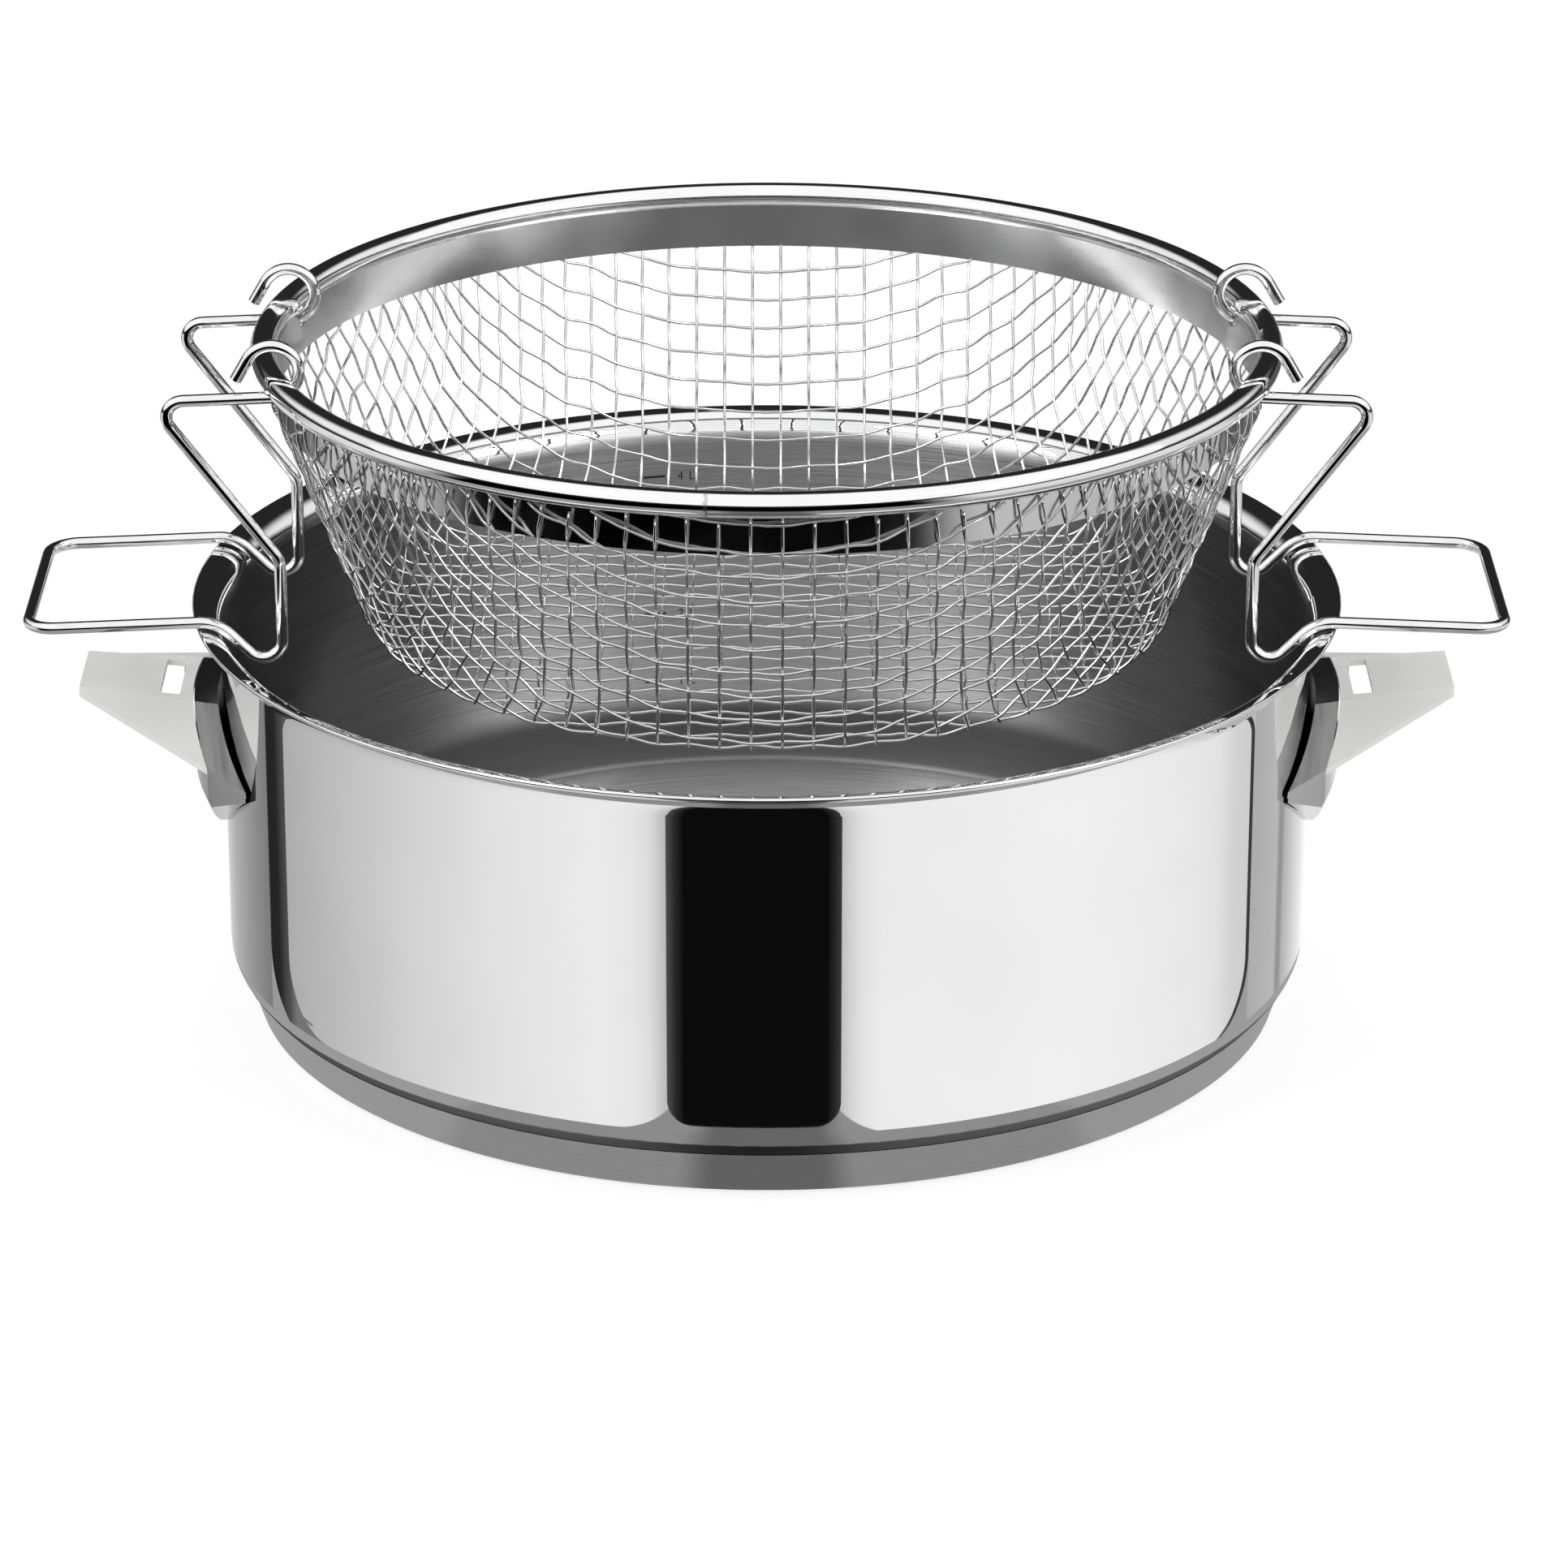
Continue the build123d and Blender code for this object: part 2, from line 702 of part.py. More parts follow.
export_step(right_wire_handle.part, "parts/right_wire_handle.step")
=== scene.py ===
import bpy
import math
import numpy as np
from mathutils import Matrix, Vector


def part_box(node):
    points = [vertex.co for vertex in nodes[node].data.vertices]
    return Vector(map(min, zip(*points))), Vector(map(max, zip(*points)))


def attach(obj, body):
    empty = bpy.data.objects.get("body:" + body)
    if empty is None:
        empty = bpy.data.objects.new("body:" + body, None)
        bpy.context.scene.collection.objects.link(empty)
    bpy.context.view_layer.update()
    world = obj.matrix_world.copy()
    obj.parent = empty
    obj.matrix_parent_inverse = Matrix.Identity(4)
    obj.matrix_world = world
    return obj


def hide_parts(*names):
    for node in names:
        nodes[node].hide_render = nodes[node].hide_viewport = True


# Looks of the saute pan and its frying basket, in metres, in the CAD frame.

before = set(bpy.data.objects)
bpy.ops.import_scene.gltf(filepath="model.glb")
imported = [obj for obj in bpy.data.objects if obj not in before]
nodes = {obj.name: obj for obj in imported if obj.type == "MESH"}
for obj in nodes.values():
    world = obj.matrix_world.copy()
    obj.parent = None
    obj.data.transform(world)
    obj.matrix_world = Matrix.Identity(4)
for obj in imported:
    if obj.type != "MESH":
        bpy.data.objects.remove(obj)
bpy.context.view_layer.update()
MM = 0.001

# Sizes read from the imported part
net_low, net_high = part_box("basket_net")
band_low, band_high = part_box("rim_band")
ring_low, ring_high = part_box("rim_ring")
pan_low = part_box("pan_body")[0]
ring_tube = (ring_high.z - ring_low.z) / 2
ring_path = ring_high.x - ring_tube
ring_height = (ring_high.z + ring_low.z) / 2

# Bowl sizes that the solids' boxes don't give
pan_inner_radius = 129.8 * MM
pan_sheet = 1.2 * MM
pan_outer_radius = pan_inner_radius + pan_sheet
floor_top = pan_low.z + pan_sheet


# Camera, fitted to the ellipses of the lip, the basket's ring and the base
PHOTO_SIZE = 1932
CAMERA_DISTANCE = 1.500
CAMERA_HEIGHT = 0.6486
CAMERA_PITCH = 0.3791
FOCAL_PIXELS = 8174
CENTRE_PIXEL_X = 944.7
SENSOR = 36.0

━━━

PROBLEM STATEMENT => Using the data above, repeat every line exactly.

THE COMPLETED TASK =>
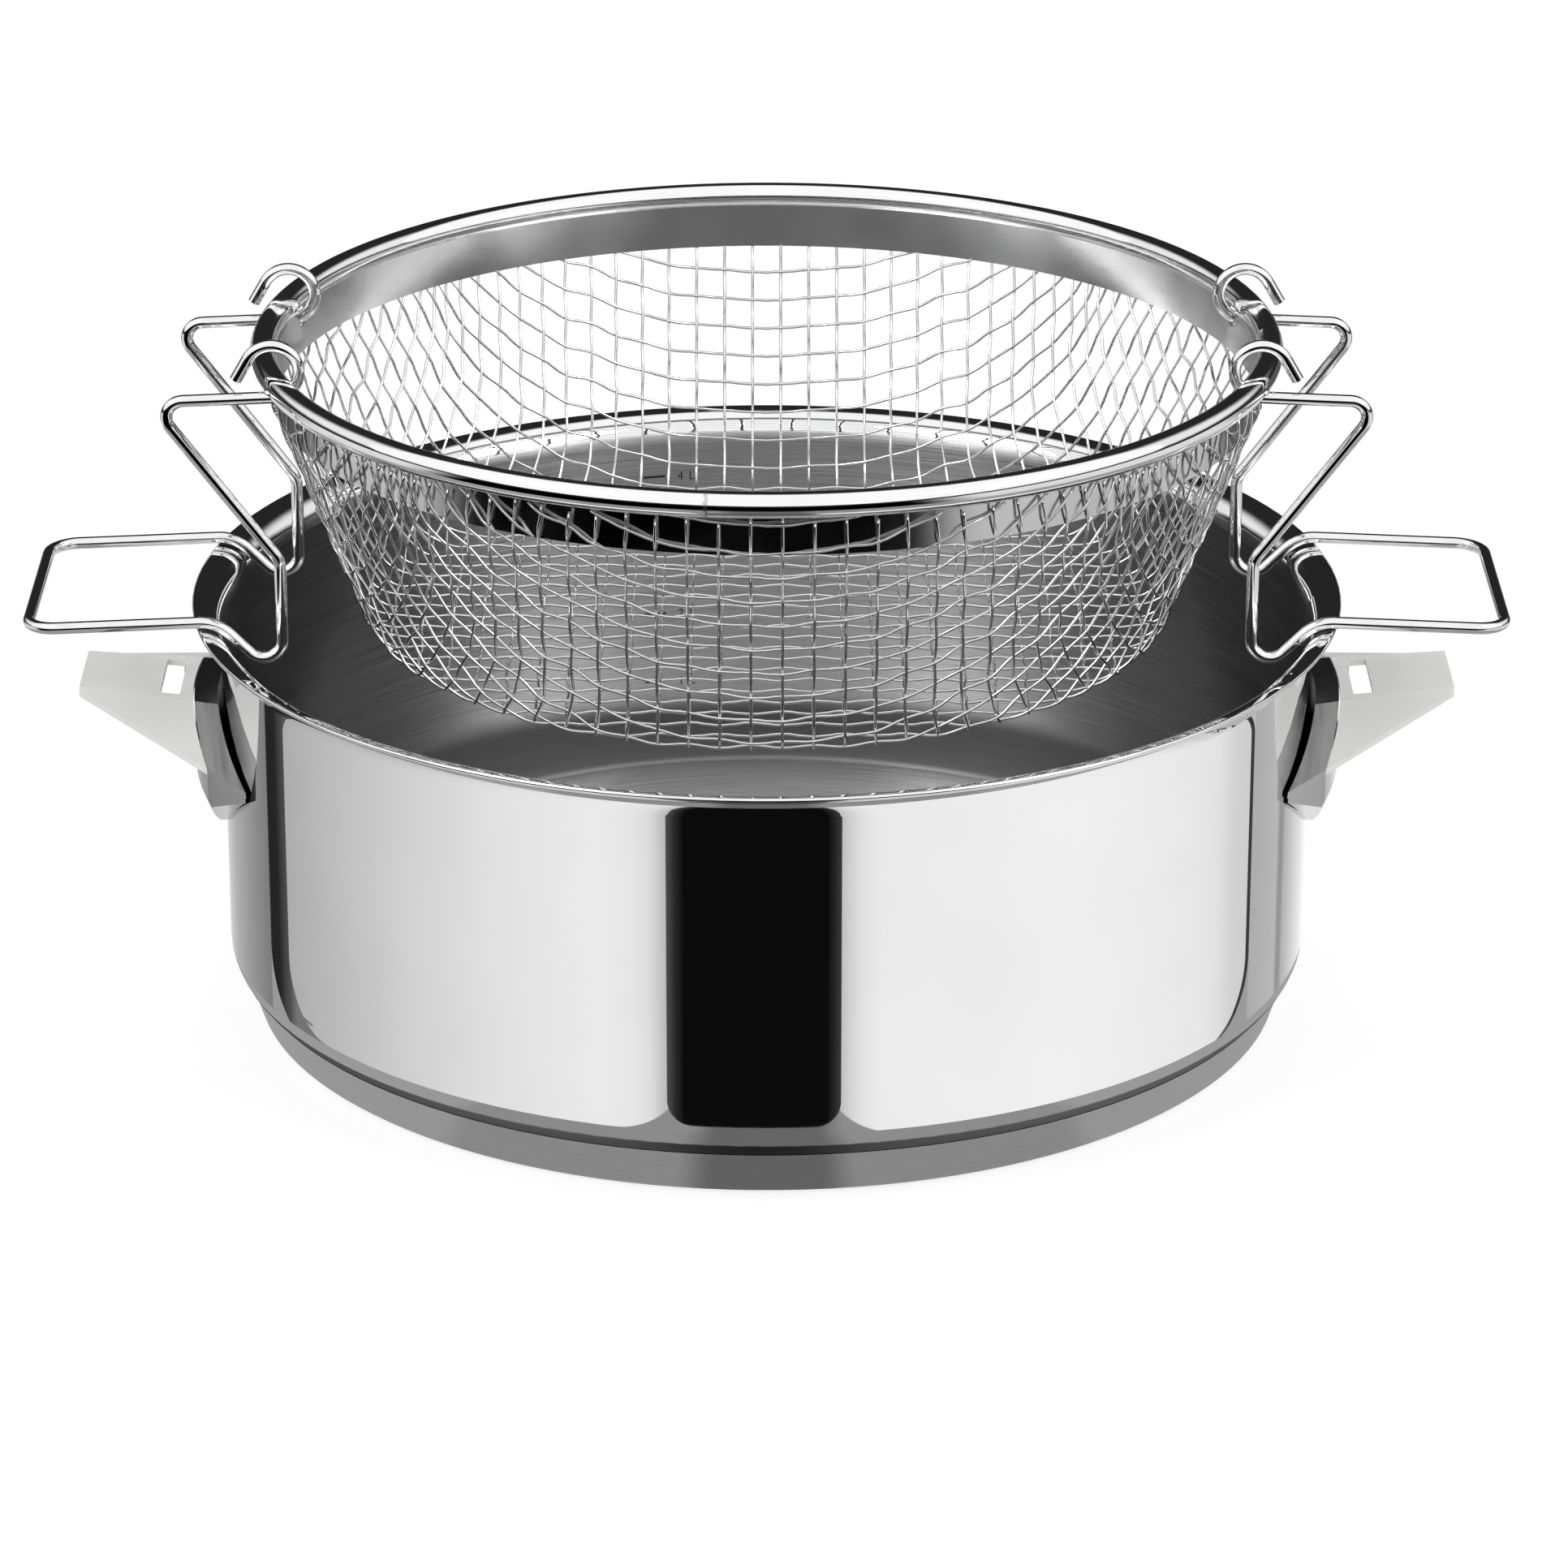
Continue the build123d and Blender code for this object: part 2, from line 702 of part.py. More parts follow.
export_step(right_wire_handle.part, "parts/right_wire_handle.step")
=== scene.py ===
import bpy
import math
import numpy as np
from mathutils import Matrix, Vector


def part_box(node):
    points = [vertex.co for vertex in nodes[node].data.vertices]
    return Vector(map(min, zip(*points))), Vector(map(max, zip(*points)))


def attach(obj, body):
    empty = bpy.data.objects.get("body:" + body)
    if empty is None:
        empty = bpy.data.objects.new("body:" + body, None)
        bpy.context.scene.collection.objects.link(empty)
    bpy.context.view_layer.update()
    world = obj.matrix_world.copy()
    obj.parent = empty
    obj.matrix_parent_inverse = Matrix.Identity(4)
    obj.matrix_world = world
    return obj


def hide_parts(*names):
    for node in names:
        nodes[node].hide_render = nodes[node].hide_viewport = True


# Looks of the saute pan and its frying basket, in metres, in the CAD frame.

before = set(bpy.data.objects)
bpy.ops.import_scene.gltf(filepath="model.glb")
imported = [obj for obj in bpy.data.objects if obj not in before]
nodes = {obj.name: obj for obj in imported if obj.type == "MESH"}
for obj in nodes.values():
    world = obj.matrix_world.copy()
    obj.parent = None
    obj.data.transform(world)
    obj.matrix_world = Matrix.Identity(4)
for obj in imported:
    if obj.type != "MESH":
        bpy.data.objects.remove(obj)
bpy.context.view_layer.update()
MM = 0.001

# Sizes read from the imported part
net_low, net_high = part_box("basket_net")
band_low, band_high = part_box("rim_band")
ring_low, ring_high = part_box("rim_ring")
pan_low = part_box("pan_body")[0]
ring_tube = (ring_high.z - ring_low.z) / 2
ring_path = ring_high.x - ring_tube
ring_height = (ring_high.z + ring_low.z) / 2

# Bowl sizes that the solids' boxes don't give
pan_inner_radius = 129.8 * MM
pan_sheet = 1.2 * MM
pan_outer_radius = pan_inner_radius + pan_sheet
floor_top = pan_low.z + pan_sheet


# Camera, fitted to the ellipses of the lip, the basket's ring and the base
PHOTO_SIZE = 1932
CAMERA_DISTANCE = 1.500
CAMERA_HEIGHT = 0.6486
CAMERA_PITCH = 0.3791
FOCAL_PIXELS = 8174
CENTRE_PIXEL_X = 944.7
SENSOR = 36.0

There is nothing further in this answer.